A Hong Kong student once asked the Nobel laureate John Nash for advice on getting ideas for his thesis, and the reply was, "Have you done your reading?"

When we need to come up with an idea to solve a problem, it would be helpful to do some research to see what other people have thought about the topic. If there are already good solutions that can be used, then we don't have to waste our time to reinvent the wheel. But even if the problem has not been solved, we need to find out more about existing approaches and what their limitations are. When you are starting your research, collect as much information as you can, without worrying too much about their relevance.

Some useful things to do:

  • Obtain relevant information from the scientific literature or experts.
  • Study the history of the problem.
  • Do case studies of people who have dealt with similar problems.
  • Think about analogous situations.
  • Talk to the people who are involved.

Step 2 - Explore the connections between ideas

When you are gathering your data you are doing some preliminary study to learn more about the problem you have to solve. While you are doing this, or after you have collected a lot of material, you need to examine and reflect on what you have, in order to rank the importance of the different pieces of information that you have, and to investigate whether there are special connections between the ideas. Creativity often takes the form of using some idea from one field and apply it to another one.

Step 3 - Relax and wait

Very likely we have had experiences where an idea suddenly pops up while we are taking the shower, or after a good night's sleep. When we are sorting out the connections between ideas it is important that we are persistent and spend an extended period of time in order that we keep lots of different ideas in the mind, some of which remain in the background and some of which might enter into unconscious thinking processes. After a period of hardwork it is sometimes necessary to pull back and relax, to do something relaxing and different to stimulate the mind. Or it might perhaps be a case of allowing ourselves to forget about the less important ideas so that the more relevant ones float to the top. But whatever the mechanisms are, it does seem to be important to allow time for ideas to gestate. If we still can't think of anything, then we might have to do more research and think about connections further.

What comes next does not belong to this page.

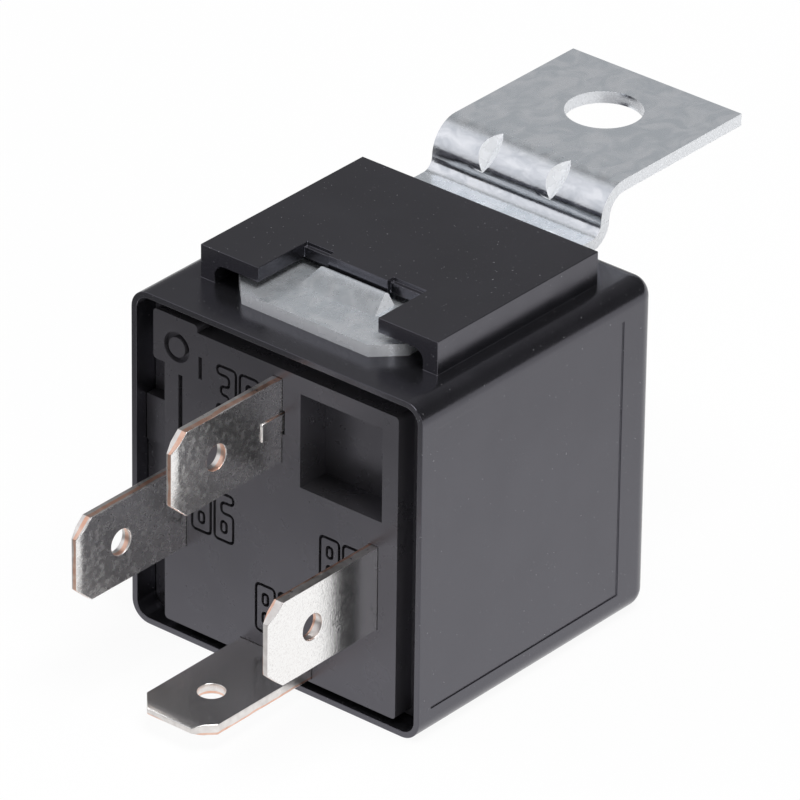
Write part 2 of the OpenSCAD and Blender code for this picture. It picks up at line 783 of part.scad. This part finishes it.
// The leaf that carries the moving contact, hinges the armature and returns it.
module contact_spring() {
    neck_w = 4.2;
    free_end = contact_z - contact_d / 2 - 0.1;
    bend_r = 1.1;
    bend_z = hinge_z - 0.4;
    leg_end = yoke_rivet_y - 2;
    // centre of the bend, carried round by the open armature
    arm = [spring_y - bend_r - armature_y, bend_z - hinge_z];
    centre = [armature_y + arm[0] * cos(open_angle) - arm[1] * sin(open_angle),
              hinge_z + arm[0] * sin(open_angle) + arm[1] * cos(open_angle)];
    leg_z = centre[1] + bend_r;
    low_z = yoke_top + spring_seat;
    reach = bend_r + spring_t + cut;
    color(bronze) at_rim() difference() {
        union() {
            opened() translate([0, spring_y, 0]) along_y(spring_t) polygon([
                [-neck_w / 2, free_end], [neck_w / 2, free_end],
                [neck_w / 2, free_z + 1.5], [spring_leg_w / 2, free_z + 4],
                [spring_leg_w / 2, bend_z], [-spring_leg_w / 2, bend_z],
                [-spring_leg_w / 2, free_z + 4], [-neck_w / 2, free_z + 1.5]
            ]);
            across_x(spring_leg_w) {
                translate(centre) intersection() {
                    difference() {
                        circle(bend_r + spring_t);
                        circle(bend_r);
                    }
                    polygon([[0, 0], reach * 2 * [cos(open_angle), sin(open_angle)],
                             [reach * 2, reach * 2], [0, reach * 2]]);
                }
                polygon([
                    [centre[0], leg_z], [centre[0] - 1.2, leg_z],
                    [centre[0] - 2.6, low_z], [leg_end, low_z],
                    [leg_end, low_z + spring_t], [centre[0] - 2.6, low_z + spring_t],
                    [centre[0] - 1.2, leg_z + spring_t], [centre[0], leg_z + spring_t]
                ]);
            }
        }
        // window that leaves two straps over the hinge
        translate([-1.7, centre[0] - 4, hinge_z - 1.6]) cube([3.4, 8, 5]);
        for (x = [-1, 1])
            translate([x * yoke_rivet_x, yoke_rivet_y, yoke_top - cut])
                cylinder(d = rivet_d + 0.06, h = spring_t + 2 * cut);
        opened() {
            for (x = [-1, 1])
                translate([x * armature_rivet_x, spring_y - cut, armature_rivet_z])
                    along_y(spring_t + 2 * cut) circle(rivet_d / 2 + 0.03);
            translate([0, spring_y - cut, contact_z])
                along_y(spring_t + 2 * cut) circle(rivet_d / 2);
        }
    }
}

module moving_contact() {
    color(silver) at_rim() opened() translate([0, spring_y, contact_z]) {
        translate([0, -contact_t, 0]) along_y(contact_t) circle(contact_d / 2);
        translate([0, -cut, 0]) along_y(spring_t + cut + rivet_head_t) circle(rivet_d / 2);
        translate([0, spring_t, 0]) along_y(rivet_head_t) circle(rivet_head_d / 2);
    }
}

module fixed_contact() {
    color(silver) at_rim() translate([0, shelf_y, contact_z]) {
        translate([0, blade_t, 0]) along_y(contact_t) circle(contact_d / 2);
        along_y(blade_t + cut) circle(rivet_d / 2);
        translate([0, -rivet_head_t, 0]) along_y(rivet_head_t) circle(rivet_head_d / 2);
    }
}

// ---------------------------------------------------------------- assembly

cover();
base();
mounting_bracket();
terminal_30();
terminal_85();
terminal_86();
terminal_87();
bobbin();
coil_winding();
coil_tape();
coil_lead_85();
coil_lead_86();
core();
yoke();
yoke_rivets();
armature();
contact_spring();
armature_rivets();
moving_contact();
fixed_contact();
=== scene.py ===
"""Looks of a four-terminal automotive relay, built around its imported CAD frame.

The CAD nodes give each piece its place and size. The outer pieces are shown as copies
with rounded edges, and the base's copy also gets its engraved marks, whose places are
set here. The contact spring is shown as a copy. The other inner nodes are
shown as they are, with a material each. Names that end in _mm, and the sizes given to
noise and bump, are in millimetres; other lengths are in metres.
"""

import math

import bmesh
import bpy
from mathutils import Matrix, Vector


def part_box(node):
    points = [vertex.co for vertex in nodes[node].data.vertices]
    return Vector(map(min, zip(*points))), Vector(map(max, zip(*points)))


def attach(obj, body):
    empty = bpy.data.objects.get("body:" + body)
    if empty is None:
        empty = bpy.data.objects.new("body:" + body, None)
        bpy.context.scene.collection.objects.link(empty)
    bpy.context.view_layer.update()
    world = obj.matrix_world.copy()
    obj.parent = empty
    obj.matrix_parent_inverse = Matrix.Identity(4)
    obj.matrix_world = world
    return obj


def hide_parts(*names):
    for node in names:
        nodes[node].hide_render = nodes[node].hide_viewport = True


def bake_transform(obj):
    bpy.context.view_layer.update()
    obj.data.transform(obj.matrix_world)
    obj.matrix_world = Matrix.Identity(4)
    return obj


MM = 0.001
X, Z = 0, 2

# The blades' thickness, and for each blade its thin axis, its middle on that axis in
# millimetres, and where bare copper shows on its cut edges, from -1 at one face of the
# strip to 1 at the other.
STRIP_MM = 0.8
BLADES = {
    "30": (X, 0, -0.1, 0.9),
    "85": (X, 8.4, -1.5, -0.5),
    "86": (X, -8.4, -0.2, 0.6),
    "87": (Z, 1.6, -0.9, -0.5),
}

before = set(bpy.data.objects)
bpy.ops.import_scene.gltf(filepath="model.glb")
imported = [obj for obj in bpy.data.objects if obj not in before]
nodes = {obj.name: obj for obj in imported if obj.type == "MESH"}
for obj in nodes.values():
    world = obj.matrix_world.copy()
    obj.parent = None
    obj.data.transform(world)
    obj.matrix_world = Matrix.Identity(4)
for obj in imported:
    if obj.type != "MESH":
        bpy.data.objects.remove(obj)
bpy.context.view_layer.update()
scene = bpy.context.scene


# ------------------------------------------------------------------ camera


def add_camera():
    """The photograph's view: a long lens from the front right, above the relay."""
    azimuth, elevation, roll = map(math.radians, (39.72, 29.29, 0.76))
    target = Vector((1.48, -1.11, 17.42)) * MM
    distance = 603.8 * MM
    back = Vector((
        math.sin(azimuth) * math.cos(elevation),
        -math.cos(azimuth) * math.cos(elevation),
        math.sin(elevation),
    ))
    data = bpy.data.cameras.new("camera")
    data.lens = 405.2
    data.sensor_width = 36.0
    data.clip_start = 0.01
    data.clip_end = 20
    camera = bpy.data.objects.new("camera", data)
    camera.rotation_mode = "QUATERNION"
    turn = Matrix.Rotation(roll, 4, "Z").to_quaternion()
    camera.rotation_quaternion = (-back).to_track_quat("-Z", "Y") @ turn
    camera.location = target + back * distance
    scene.collection.objects.link(camera)
    scene.camera = camera


# ------------------------------------------------------------------ materials


class Tree:
    """Builds nodes in one node tree."""

    def __init__(self, tree):
        self.tree = tree

    def node(self, kind, **values):
        """A new node. Each value goes to the input or the setting of its name."""
        made = self.tree.nodes.new(kind)
        for key, value in values.items():
            if key in made.inputs:
                made.inputs[key].default_value = value
            else:
                setattr(made, key, value)
        return made

    def link(self, source, target):
        self.tree.links.new(source, target)

    def split(self, vector):
        """The X, Y and Z of a vector."""
        made = self.node("ShaderNodeSeparateXYZ")
        self.link(vector, made.inputs[0])
        return made.outputs

    def along(self, vector, direction):
        """How far a vector reaches along direction."""
        made = self.node("ShaderNodeVectorMath", operation="DOT_PRODUCT")
        self.link(vector, made.inputs[0])
        made.inputs[1].default_value = direction
        return made.outputs["Value"]

    def calculate(self, operation, *values):
        """The result of a math node; each value is a number or a node's output."""
        made = self.node("ShaderNodeMath", operation=operation)
        for socket, value in zip(made.inputs, values):
            if isinstance(value, (int, float)):
                socket.default_value = value
            else:
                self.link(value, socket)
        return made.outputs[0]

    def ramp(self, source, low, high, start=0.3, end=0.7):
        """Maps source from start..end to low..high."""
        made = self.node("ShaderNodeMapRange")
        made.inputs["From Min"].default_value = start
        made.inputs["From Max"].default_value = end
        made.inputs["To Min"].default_value = low
        made.inputs["To Max"].default_value = high
        self.link(source, made.inputs["Value"])
        return made.outputs["Result"]

    def mix_shaders(self, share, first, second):
        """The first shader, with share of the second."""
        made = self.node("ShaderNodeMixShader")
        for socket, source in zip(made.inputs, (share, first, second)):
            self.link(source, socket)
        return made.outputs[0]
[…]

Step 4 - Apply, review and followup

Once we have obtained some ideas that seem to work, we need to examine them carefully to check that they indeed can help solve our problem. We have to think about whether they can be improved further and we need to see how they are to be implemented. Even when they have proved to be successful, we should review the whole process to see how we can do better next time.

§1. An example

Andrew Wiles is famous for proving Fermat's Last Theorem. In this TV interview he talks about his research routine which echoes what has been said in this tutorial:

NOVA: On a day-to-day basis, how did you go about constructing your proof?

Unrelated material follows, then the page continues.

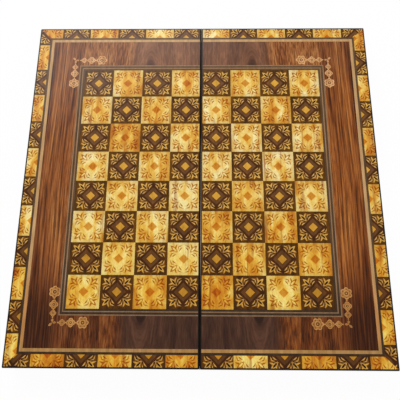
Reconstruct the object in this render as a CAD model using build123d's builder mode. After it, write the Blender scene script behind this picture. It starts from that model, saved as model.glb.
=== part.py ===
from build123d import *
import os
from math import sqrt

# A folding chess board that is also a case: two shallow trays, hinged rim to rim. It lies open and
# rim down, chess face up. X runs to the right, Y to the back, Z up. The origin is on the table, under
# the middle of the seam, where the hinge barrels touch down. Sizes are in millimetres.

# Chess face
square_size = 43.5
squares_across = 8
side_margin = 74.5
front_margin = 73.0
veneer_thickness = 0.6
veneer_joint = 0.12

# Lines and bands, from the outer edge inwards
edge_lip = 2.2
border_band = 14.8
outer_black_line = 2.9
broad_tan_line = 4.3

# Lines from the squares outwards
grid_black_line = 2.6
inner_tan_line = 1.7
middle_black_line = 2.6
outer_tan_line = 1.7

# Border tiles
tiles_in_row = 5
tiles_in_column = 10
corner_tile = 18.5
left_column_shift = 6.3
right_column_shift = -4.4

# Trays
tray_height = 35.0
panel_thickness = 5.5
rail_thickness = 12.0
seam_gap = 0.8
seam_lip = 1.8
corner_radius = 1.5
edge_radius = 1.4
rim_chamfer = 0.8
closing_gap = 0.3

# Mitre splines
spline_thickness = 3.0
spline_width = 9.0
spline_stop = 7.0
spline_from_inside = 6.0
glue_clearance = 0.05

# Inner board and its points
inner_board_thickness = 3.0
inner_board_clearance = 0.1
points_in_row = 6
point_base_gap = 3.0
point_length = 188.0
point_margin = 4.0

# Hinges
hinge_length = 40.0
hinge_spacing = 300.0
leaf_width = 9.2
leaf_thickness = 1.2
barrel_radius = 2.0
pin_radius = 0.9
pin_clearance = 0.05
knuckle_count = 3
knuckle_gap = 0.15
barrel_clearance = 0.3
mortise_clearance = 0.1
pin_overhang = 0.4

# Nails through the leaves
nails_per_leaf = 2
nail_spacing = 22.0
nail_from_axis = 5.8
nail_radius = 1.0
nail_length = 10.0
fixing_clearance = 0.05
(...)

Wiles: I used to come up to my study, and start trying to find patterns. I tried doing calculations which explain some little piece of mathematics. I tried to fit it in with some previous broad conceptual understanding of some part of mathematics that would clarify the particular problem I was thinking about. Sometimes that would involve going and looking it up in a book to see how it's done there. Sometimes it was a question of modifying things a bit, doing a little extra calculation. And sometimes I realized that nothing that had ever been done before was any use at all. Then I just had to find something completely new; it's a mystery where that comes from. I carried this problem around in my head basically the whole time. I would wake up with it first thing in the morning, I would be thinking about it all day, and I would be thinking about it when I went to sleep. Without distraction, I would have the same thing going round and round in my mind. The only way I could relax was when I was with my children. Young children simply aren't interested in Fermat. They just want to hear a story and they're not going to let you do anything else.

NOVA: Usually people work in groups and use each other for support. What did you do when you hit a brick wall?

Wiles: When I got stuck and I didn't know what to do next, I would go out for a walk. I'd often walk down by the lake. Walking has a very good effect in that you're in this state of relaxation, but at the same time you're allowing the sub-conscious to work on you. And often if you have one particular thing buzzing in your mind then you don't need anything to write with or any desk. I'd always have a pencil and paper ready and, if I really had an idea, I'd sit down at a bench and I'd start scribbling away.